» **DIRECTION**: Reproduce exactly the lines from the one containing "placed() right_pull_knob();" through the one containing "imported = [obj", both included, and nothing else.

A run of records
▽

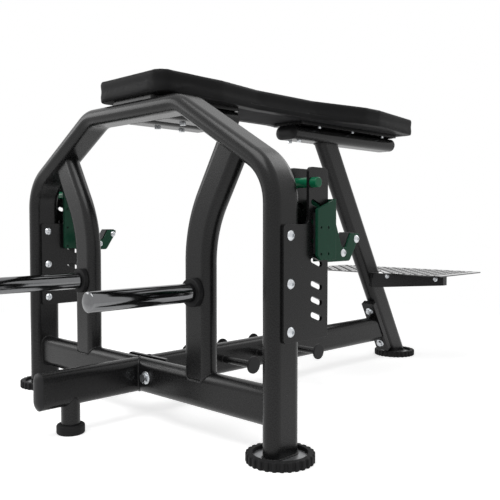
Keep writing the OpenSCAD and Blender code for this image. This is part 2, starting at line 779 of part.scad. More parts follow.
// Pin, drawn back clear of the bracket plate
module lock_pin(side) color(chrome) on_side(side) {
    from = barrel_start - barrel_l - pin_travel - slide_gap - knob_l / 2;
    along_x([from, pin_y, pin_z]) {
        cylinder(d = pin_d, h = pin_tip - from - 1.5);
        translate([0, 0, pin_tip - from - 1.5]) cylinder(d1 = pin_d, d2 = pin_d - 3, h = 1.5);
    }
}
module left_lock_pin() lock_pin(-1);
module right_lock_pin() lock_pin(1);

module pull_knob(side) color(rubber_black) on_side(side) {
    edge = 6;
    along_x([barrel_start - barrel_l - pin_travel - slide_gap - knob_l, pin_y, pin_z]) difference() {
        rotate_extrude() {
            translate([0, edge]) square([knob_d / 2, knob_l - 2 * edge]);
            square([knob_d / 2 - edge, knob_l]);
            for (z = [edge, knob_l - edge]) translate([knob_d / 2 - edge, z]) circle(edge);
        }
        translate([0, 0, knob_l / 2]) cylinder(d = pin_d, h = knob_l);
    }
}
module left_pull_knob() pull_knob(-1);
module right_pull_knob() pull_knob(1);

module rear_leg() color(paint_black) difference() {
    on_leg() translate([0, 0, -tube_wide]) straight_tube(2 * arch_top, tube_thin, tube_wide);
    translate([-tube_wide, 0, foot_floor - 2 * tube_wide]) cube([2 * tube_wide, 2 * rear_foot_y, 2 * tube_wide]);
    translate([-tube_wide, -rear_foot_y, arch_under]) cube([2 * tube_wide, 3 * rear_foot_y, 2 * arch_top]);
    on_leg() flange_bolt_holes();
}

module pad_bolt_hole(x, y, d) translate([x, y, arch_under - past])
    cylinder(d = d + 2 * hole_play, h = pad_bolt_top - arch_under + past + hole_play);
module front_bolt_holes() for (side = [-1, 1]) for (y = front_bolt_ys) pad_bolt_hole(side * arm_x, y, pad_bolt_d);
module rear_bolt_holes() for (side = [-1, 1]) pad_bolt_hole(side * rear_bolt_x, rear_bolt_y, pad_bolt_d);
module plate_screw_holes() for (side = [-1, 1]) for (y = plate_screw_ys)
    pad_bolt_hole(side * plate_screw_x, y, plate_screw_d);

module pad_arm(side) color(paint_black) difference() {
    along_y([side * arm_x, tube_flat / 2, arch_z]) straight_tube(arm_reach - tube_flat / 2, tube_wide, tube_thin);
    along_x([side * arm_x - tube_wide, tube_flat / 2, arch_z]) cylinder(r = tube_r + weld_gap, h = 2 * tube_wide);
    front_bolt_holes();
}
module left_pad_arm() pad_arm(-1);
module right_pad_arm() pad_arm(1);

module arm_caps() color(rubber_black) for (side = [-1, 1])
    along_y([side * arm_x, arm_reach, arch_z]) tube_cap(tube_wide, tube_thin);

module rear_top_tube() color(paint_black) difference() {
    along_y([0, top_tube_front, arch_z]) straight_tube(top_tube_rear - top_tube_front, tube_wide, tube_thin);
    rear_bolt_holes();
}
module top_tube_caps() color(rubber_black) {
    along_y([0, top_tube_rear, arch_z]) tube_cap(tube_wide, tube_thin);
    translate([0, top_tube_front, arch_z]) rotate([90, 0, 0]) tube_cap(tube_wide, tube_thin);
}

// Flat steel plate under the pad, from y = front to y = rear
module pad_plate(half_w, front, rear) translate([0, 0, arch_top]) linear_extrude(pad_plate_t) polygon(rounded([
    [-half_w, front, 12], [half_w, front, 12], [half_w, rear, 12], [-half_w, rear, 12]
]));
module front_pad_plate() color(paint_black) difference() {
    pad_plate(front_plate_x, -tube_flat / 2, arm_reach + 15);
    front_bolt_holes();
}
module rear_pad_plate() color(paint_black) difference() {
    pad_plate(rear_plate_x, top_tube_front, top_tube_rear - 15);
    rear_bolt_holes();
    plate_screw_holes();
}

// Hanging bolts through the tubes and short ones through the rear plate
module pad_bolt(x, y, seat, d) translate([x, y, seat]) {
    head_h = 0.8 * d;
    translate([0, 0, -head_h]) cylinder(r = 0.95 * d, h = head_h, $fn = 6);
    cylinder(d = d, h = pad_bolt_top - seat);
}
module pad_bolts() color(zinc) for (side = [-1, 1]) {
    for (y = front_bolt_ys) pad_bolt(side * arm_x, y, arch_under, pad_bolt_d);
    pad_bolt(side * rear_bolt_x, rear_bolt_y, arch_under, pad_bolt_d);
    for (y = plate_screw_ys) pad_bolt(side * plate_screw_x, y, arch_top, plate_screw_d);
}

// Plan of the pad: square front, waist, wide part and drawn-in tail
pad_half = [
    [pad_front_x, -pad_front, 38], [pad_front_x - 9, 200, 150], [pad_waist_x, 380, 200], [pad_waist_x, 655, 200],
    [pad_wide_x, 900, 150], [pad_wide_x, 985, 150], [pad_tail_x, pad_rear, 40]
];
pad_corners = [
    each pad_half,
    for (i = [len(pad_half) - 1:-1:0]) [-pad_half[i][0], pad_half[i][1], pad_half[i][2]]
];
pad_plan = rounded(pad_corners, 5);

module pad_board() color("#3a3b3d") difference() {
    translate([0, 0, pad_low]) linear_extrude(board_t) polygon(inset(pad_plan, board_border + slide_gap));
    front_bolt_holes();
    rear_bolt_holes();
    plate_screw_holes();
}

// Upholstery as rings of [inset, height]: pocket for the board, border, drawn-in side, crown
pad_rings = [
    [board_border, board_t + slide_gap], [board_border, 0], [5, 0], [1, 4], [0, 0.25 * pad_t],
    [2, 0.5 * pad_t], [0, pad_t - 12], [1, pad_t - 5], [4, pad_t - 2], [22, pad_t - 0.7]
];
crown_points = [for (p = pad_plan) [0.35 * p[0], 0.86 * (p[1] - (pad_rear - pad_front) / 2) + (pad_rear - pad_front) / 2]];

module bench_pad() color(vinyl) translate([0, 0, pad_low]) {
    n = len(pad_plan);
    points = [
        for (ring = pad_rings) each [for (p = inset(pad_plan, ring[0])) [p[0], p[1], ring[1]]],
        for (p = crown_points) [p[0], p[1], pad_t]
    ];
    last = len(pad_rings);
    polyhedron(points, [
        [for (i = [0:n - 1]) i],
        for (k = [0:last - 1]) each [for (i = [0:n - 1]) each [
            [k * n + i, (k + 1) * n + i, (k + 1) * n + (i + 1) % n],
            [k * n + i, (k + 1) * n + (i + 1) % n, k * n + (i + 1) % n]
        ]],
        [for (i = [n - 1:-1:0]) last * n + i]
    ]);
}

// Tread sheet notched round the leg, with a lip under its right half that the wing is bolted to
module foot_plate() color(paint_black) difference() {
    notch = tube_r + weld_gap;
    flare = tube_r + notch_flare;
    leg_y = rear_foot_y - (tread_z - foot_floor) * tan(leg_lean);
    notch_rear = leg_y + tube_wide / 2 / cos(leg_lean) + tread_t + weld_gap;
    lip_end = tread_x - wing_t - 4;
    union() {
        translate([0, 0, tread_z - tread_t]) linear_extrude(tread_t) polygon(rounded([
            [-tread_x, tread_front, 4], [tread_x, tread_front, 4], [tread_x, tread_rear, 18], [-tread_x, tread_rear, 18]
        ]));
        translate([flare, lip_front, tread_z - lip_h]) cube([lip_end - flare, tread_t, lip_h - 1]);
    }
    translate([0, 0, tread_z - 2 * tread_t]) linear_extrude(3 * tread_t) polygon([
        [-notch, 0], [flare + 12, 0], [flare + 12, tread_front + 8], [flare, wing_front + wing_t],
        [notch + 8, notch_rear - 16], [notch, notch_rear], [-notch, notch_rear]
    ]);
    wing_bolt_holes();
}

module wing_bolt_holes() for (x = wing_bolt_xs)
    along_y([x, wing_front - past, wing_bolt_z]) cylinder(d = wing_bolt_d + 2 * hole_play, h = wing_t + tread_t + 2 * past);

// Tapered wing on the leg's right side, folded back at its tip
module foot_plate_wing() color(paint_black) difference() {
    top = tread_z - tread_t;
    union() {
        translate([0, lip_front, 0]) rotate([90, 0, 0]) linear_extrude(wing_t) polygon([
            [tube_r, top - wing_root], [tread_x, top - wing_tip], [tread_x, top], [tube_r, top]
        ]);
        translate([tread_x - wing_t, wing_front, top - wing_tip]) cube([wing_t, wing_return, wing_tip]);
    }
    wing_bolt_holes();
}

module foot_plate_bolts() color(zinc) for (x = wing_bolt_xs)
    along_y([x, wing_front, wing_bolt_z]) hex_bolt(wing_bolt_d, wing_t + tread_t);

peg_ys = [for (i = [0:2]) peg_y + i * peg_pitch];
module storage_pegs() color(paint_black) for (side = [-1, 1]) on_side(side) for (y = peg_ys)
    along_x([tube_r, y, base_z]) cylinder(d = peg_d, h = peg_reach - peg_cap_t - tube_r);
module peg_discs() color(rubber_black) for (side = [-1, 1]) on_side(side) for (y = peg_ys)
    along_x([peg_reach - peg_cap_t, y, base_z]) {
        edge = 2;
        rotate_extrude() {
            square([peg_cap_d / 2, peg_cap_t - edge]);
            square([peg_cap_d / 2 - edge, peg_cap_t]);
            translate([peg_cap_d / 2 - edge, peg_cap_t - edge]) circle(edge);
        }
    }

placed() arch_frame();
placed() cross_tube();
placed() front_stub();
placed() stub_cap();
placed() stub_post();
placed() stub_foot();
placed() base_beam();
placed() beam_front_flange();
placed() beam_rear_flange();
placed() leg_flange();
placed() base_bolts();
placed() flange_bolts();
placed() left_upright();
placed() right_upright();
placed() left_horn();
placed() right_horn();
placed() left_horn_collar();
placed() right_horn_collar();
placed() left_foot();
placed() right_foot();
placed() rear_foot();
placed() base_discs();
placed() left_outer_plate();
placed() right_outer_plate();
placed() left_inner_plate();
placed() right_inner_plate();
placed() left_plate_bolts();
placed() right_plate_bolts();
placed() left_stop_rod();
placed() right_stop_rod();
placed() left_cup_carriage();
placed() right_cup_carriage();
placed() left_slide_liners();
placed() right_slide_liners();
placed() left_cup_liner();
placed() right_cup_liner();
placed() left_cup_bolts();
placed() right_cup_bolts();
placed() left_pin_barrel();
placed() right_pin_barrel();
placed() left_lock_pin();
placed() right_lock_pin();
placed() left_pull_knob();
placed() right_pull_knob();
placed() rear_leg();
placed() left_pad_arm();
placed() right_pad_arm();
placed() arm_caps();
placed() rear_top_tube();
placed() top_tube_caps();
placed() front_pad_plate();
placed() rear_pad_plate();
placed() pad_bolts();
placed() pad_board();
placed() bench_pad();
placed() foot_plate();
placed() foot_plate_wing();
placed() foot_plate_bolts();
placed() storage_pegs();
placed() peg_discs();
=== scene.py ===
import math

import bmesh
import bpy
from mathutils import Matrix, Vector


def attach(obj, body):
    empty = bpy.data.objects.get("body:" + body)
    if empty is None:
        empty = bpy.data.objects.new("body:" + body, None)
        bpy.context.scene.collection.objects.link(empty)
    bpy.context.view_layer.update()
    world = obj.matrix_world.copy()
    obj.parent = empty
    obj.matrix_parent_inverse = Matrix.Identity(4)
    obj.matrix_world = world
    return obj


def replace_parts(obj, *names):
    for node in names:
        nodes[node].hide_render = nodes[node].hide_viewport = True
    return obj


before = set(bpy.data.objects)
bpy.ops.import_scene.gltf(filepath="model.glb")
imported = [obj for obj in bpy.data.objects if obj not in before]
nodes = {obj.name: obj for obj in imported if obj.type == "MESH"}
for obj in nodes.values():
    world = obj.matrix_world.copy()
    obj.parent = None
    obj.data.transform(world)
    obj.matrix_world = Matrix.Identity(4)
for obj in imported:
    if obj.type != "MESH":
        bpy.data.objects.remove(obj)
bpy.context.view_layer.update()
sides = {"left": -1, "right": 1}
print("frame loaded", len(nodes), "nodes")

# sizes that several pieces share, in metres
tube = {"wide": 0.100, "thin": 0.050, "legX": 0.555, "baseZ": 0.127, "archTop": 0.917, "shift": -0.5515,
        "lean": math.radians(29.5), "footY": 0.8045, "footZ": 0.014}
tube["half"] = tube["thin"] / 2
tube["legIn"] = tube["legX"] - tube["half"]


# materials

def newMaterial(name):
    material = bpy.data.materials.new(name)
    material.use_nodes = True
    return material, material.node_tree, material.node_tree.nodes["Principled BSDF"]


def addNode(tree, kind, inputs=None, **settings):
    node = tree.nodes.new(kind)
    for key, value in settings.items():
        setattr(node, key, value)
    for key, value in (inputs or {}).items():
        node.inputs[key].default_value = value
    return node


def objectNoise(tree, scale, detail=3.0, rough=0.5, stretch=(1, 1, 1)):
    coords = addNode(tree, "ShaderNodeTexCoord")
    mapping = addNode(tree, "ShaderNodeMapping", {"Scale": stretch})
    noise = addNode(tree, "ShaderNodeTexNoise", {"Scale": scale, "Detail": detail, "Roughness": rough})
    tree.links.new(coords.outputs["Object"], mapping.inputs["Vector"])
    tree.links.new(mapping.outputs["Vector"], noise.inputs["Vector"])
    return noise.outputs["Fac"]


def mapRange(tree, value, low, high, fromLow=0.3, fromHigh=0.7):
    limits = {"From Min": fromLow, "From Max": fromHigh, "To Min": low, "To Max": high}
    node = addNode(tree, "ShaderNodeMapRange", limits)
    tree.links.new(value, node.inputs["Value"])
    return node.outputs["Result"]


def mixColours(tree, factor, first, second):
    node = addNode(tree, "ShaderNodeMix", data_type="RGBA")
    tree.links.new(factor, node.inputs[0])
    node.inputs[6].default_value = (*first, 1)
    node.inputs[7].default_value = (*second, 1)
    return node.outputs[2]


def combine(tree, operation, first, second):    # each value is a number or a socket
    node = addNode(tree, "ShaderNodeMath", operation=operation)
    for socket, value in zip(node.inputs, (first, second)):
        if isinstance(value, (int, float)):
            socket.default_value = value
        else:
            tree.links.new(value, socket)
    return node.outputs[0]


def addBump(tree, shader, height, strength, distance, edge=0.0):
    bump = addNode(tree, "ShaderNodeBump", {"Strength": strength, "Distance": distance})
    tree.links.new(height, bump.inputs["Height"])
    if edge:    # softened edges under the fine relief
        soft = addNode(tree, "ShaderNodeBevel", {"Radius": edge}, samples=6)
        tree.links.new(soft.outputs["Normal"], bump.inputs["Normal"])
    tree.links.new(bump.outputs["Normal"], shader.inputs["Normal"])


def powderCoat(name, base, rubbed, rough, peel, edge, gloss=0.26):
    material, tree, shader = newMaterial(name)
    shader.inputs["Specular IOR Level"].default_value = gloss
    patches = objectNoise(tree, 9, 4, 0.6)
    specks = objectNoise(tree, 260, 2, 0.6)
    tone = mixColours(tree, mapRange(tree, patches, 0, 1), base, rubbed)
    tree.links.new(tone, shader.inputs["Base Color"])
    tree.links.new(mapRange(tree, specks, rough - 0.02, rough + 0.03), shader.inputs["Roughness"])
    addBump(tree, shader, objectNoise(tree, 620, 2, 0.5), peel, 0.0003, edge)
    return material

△
▽

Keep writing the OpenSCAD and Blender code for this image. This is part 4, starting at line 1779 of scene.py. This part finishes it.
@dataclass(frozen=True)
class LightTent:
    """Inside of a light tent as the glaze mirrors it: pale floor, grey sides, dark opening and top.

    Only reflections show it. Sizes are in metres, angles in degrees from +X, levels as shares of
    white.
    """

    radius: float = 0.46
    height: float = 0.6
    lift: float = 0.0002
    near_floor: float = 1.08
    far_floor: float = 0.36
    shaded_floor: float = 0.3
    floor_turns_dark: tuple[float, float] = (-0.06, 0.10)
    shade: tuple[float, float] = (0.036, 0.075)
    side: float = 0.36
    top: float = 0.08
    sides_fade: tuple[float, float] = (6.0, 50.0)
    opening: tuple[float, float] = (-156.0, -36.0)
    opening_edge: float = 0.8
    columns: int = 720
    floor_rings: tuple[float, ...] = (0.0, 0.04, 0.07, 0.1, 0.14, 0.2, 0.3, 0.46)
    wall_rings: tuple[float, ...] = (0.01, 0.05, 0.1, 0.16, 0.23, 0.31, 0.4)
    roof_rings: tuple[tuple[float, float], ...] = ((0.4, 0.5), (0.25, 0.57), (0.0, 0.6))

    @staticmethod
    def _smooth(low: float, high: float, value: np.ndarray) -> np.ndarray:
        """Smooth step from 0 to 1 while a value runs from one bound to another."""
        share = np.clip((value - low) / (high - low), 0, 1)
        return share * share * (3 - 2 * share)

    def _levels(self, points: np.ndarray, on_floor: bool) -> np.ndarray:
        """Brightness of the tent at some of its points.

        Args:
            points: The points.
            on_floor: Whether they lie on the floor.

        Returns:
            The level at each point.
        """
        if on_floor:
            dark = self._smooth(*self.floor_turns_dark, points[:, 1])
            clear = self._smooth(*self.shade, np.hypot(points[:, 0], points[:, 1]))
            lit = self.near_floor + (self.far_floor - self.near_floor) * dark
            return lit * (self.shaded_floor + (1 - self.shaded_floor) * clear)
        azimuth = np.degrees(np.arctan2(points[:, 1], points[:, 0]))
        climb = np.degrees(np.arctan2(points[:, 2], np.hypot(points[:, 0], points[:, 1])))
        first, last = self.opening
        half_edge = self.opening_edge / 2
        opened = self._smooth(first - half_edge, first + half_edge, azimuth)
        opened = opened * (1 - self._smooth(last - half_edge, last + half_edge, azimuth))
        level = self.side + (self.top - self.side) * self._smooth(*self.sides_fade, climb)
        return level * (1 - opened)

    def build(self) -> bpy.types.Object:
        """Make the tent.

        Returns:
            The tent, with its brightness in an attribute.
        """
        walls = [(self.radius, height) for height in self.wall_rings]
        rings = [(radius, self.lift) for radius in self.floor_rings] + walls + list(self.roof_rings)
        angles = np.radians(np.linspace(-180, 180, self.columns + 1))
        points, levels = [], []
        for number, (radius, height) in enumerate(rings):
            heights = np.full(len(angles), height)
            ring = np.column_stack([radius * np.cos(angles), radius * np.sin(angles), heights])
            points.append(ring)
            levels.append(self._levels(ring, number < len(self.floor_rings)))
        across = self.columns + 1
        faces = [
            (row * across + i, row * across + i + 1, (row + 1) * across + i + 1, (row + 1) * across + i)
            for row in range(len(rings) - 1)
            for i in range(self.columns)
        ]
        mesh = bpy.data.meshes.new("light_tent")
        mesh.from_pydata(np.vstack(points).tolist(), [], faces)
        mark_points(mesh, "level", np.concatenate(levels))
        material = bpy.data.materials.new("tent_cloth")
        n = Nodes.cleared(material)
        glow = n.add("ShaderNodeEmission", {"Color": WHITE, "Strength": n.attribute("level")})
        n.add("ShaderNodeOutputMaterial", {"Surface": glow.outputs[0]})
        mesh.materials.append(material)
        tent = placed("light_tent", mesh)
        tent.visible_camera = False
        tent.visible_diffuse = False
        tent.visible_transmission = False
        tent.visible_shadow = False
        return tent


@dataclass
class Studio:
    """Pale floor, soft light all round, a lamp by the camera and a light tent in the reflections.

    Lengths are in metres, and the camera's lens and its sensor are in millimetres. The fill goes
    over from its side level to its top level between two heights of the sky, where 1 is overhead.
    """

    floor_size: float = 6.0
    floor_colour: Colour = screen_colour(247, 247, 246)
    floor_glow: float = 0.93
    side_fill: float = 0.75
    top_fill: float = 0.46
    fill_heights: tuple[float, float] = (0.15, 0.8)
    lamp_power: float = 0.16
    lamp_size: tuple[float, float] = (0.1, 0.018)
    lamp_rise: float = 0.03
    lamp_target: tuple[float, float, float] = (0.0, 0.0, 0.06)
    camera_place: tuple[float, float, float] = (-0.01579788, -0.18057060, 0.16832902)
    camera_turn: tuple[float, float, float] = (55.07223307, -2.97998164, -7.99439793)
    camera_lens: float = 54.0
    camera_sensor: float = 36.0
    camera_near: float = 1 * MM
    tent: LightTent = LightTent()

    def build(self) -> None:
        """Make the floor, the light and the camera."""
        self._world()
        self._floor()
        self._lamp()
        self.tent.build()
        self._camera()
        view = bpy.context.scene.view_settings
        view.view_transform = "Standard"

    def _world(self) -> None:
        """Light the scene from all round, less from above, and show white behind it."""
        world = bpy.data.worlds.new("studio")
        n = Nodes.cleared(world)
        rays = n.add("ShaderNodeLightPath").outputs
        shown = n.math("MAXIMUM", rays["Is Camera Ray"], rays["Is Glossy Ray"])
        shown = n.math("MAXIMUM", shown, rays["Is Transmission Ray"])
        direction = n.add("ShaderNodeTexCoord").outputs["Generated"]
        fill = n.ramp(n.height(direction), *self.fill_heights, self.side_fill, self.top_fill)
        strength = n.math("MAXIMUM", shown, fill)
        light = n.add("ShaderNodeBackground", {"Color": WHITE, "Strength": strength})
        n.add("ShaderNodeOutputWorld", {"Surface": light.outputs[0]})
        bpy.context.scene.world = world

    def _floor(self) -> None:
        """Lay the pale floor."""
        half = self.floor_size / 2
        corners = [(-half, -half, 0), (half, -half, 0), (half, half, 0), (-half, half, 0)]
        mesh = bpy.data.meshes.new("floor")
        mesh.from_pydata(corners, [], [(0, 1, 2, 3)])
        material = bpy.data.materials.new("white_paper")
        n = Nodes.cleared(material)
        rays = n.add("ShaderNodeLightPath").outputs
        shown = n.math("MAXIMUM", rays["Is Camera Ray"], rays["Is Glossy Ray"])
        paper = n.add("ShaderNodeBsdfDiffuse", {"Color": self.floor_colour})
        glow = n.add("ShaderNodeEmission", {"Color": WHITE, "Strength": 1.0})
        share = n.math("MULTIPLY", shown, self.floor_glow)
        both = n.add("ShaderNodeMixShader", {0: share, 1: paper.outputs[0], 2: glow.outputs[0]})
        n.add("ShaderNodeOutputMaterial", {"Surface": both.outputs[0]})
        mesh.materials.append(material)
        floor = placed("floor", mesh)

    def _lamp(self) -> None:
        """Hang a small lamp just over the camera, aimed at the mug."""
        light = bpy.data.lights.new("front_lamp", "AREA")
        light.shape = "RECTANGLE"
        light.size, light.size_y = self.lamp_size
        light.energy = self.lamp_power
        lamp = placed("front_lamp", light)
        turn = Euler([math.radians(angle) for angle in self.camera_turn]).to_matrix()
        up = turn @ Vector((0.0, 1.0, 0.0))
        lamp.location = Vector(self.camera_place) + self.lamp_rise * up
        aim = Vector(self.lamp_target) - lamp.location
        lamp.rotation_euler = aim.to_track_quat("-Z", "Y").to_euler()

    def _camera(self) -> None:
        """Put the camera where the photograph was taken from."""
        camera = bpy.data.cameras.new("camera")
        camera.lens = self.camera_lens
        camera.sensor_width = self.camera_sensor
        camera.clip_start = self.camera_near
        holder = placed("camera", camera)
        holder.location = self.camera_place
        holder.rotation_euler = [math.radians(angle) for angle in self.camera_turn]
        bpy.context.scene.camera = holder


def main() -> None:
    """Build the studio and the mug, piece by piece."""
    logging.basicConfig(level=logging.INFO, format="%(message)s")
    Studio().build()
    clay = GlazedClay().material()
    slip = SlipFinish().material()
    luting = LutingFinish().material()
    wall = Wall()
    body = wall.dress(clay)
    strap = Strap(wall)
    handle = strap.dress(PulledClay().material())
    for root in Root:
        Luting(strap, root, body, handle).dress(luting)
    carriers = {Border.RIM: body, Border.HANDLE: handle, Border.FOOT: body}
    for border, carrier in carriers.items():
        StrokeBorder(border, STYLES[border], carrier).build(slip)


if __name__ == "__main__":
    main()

△

» **ANSWER FOR THE TASK**:
placed() right_pull_knob();
placed() rear_leg();
placed() left_pad_arm();
placed() right_pad_arm();
placed() arm_caps();
placed() rear_top_tube();
placed() top_tube_caps();
placed() front_pad_plate();
placed() rear_pad_plate();
placed() pad_bolts();
placed() pad_board();
placed() bench_pad();
placed() foot_plate();
placed() foot_plate_wing();
placed() foot_plate_bolts();
placed() storage_pegs();
placed() peg_discs();
=== scene.py ===
import math

import bmesh
import bpy
from mathutils import Matrix, Vector


def attach(obj, body):
    empty = bpy.data.objects.get("body:" + body)
    if empty is None:
        empty = bpy.data.objects.new("body:" + body, None)
        bpy.context.scene.collection.objects.link(empty)
    bpy.context.view_layer.update()
    world = obj.matrix_world.copy()
    obj.parent = empty
    obj.matrix_parent_inverse = Matrix.Identity(4)
    obj.matrix_world = world
    return obj


def replace_parts(obj, *names):
    for node in names:
        nodes[node].hide_render = nodes[node].hide_viewport = True
    return obj


before = set(bpy.data.objects)
bpy.ops.import_scene.gltf(filepath="model.glb")
imported = [obj for obj in bpy.data.objects if obj not in before]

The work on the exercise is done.